Bonnie Tsui is a contributing writer to CityLab. She writes frequently for The New York Times and is the author of American Chinatown: A People's History of Five Neighborhoods.
The U.S. mountain lion population is on the rise for the first time in a century. And more are finding their way into populated areas.
The cougar (the cat, that is) is now the most common apex predator in a third of the U.S.'s lower 48 states. And California now houses more of the animals than any other state.
Reversing a century of decline, America's cougar population — a.k.a. the mountain lion, puma, or panther — is on the rise, with 200 sightings in the Midwest alone since 1990, evidence they are recolonizing and expanding into their historical range. Cougars have lately been spotted all around Los Angeles, with one male actually living in Griffith Park. (Check out this National Geographic video of what it was like for photographer Steve Winter to capture an image of P-22, a specimen tracked by the National Park Service, for the magazine's December issue). Over the last few years, reports have poured in across the U.S., from the Bay Area, the Dakotas, and the Midwest to Washington, D.C., and Milford, Connecticut, where a 140-pound male was hit by an SUV on the Wilbur Cross Parkway in 2011.
How did the cougar comeback happen? By the early 1900s, the animals that had survived hunters, trappers, and U.S. government policy to eradicate predators had been pushed largely to the West's mountainous wildlands. But due to federal regulations that were put in place in the 1970s to manage hunting and prohibit poisoning, cougars now have a confirmed presence in many populated regions, including L.A., the second-largest urban area in the U.S. (a series of fatal and nonfatal attacks in California have only made things more complicated for human-cougar relations).
Cougars have attacked humans fewer than 150 times in the U.S. and Canada over the past 120 years, writes Douglas Chadwick in National Geographic. But the more telling statistic, he says, is that "at least a third of the verified cougar attacks have taken place over the past two decades."

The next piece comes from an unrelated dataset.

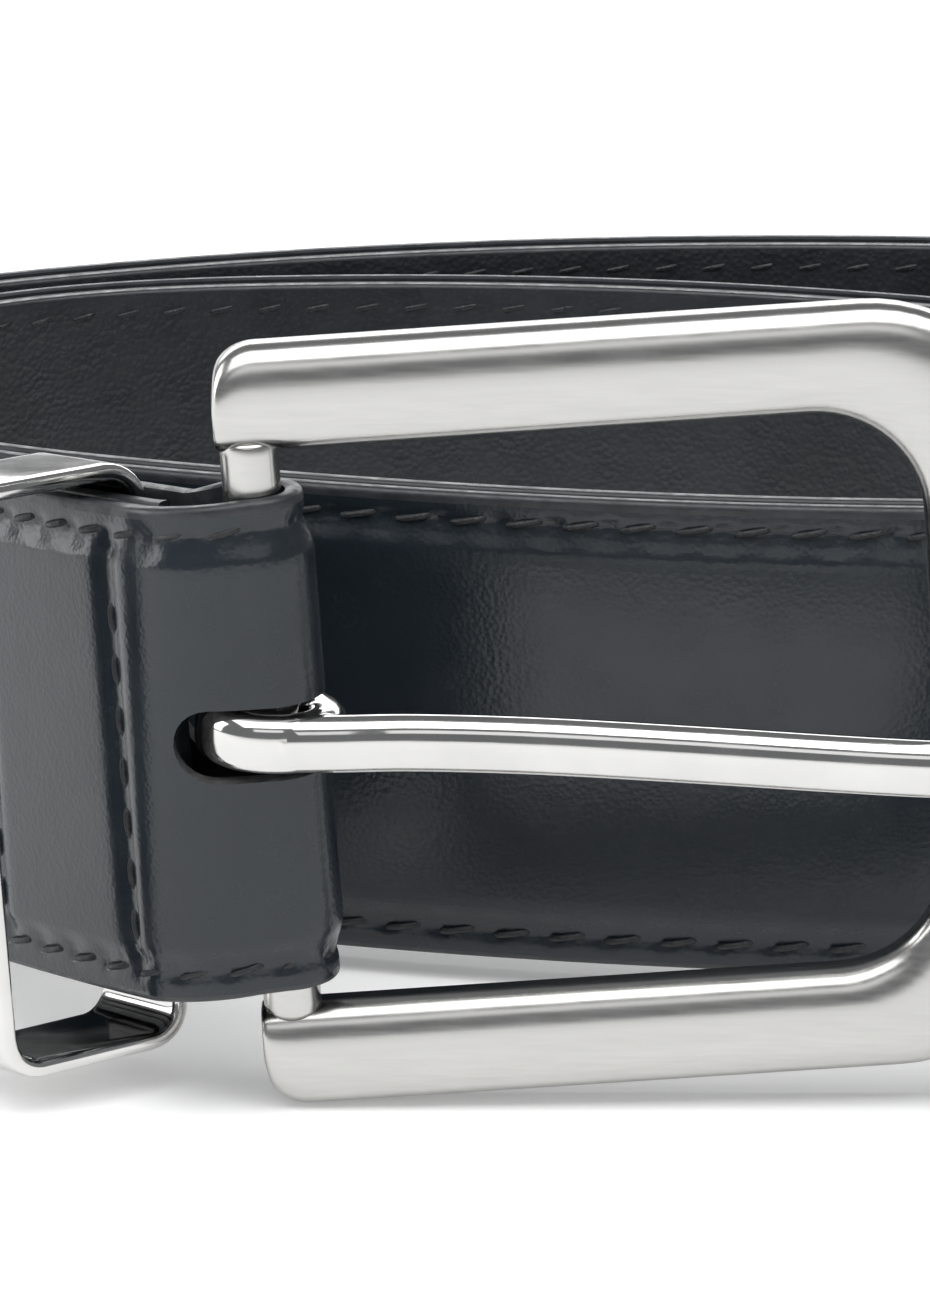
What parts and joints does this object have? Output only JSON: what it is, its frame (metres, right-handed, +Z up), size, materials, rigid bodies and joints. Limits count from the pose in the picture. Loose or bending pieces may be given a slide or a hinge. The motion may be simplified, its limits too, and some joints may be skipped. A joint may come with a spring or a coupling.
{
  "type": "leather belt",
  "caption": "Smooth black leather dress belt with stitched edges, satin prong buckle and polished metal keeper, coiled on its edge as shown for display",
  "frame": {"origin": "bottom centre of the coiled belt's bounding box, on the surface it stands on", "axes": "+Z up across the strap's width, +X from the hinge bar to the buckle's free end, +Y away from the buckle's face"},
  "size_m": [0.2274, 0.1218, 0.0573],
  "materials": {
    "grain_leather": "smooth polished black calf, fine grain",
    "lining_leather": "smooth dull black lining",
    "core_board": "matt split leather",
    "thread": "waxed black thread",
    "satin_steel": "satin brushed along the arms",
    "polished_steel": "polished"
  },
  "bodies": {
    "strap": {"outer_leather": "grain_leather", "strap_core": "core_board", "lining_leather": "lining_leather", "needle_thread": "thread", "bobbin_thread": "thread", "fold_stitch_front": "thread", "fold_stitch_back": "thread", "flap_stitch_front": "thread", "flap_stitch_back": "thread"},
    "buckle": {"buckle_frame": "satin_steel", "hinge_bar": "satin_steel"},
    "prong": {"prong": "polished_steel"},
    "keeper": {"keeper_ring": "polished_steel"}
  },
  "joints": [
    {"name": "buckle_hinge", "type": "hinge", "parent": "strap", "child": "buckle", "pos_m": [-0.06499, -0.05505, 0.02729], "axis": [-0.0689, 0, 0.9976], "range_deg": [-40, 12]},
    {"name": "prong_hinge", "type": "hinge", "parent": "buckle", "child": "prong", "pos_m": [-0.06499, -0.05505, 0.02729], "axis": [-0.0689, 0, 0.9976], "range_deg": [-65, 0]},
    {"name": "keeper_slide", "type": "slide", "parent": "strap", "child": "keeper", "axis": [-0.5929, 0.7962, -0.1206], "range_m": [-0.0008, 0.0008]}
  ]
}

According to Chadwick, it's a simple equation: "More cougars plus more people in the countryside add up to more potential for conflict." As our urban areas continue to expand outward, growing numbers of cougars approach populated areas, the two are meeting with more frequency. It's a signal moment, because right now cougar policy is quite literally all over the map: you can shoot them in Texas (they're classified as "varmints") though not in California. But wildlife biologists are starting to agree on policy recently implemented by Washington State, which matches hunting caps to the cougar's natural rate of increase. Hunting cougars to excess, it turns out, may encourage survivors to roam outside their habitat ... and closer to ours.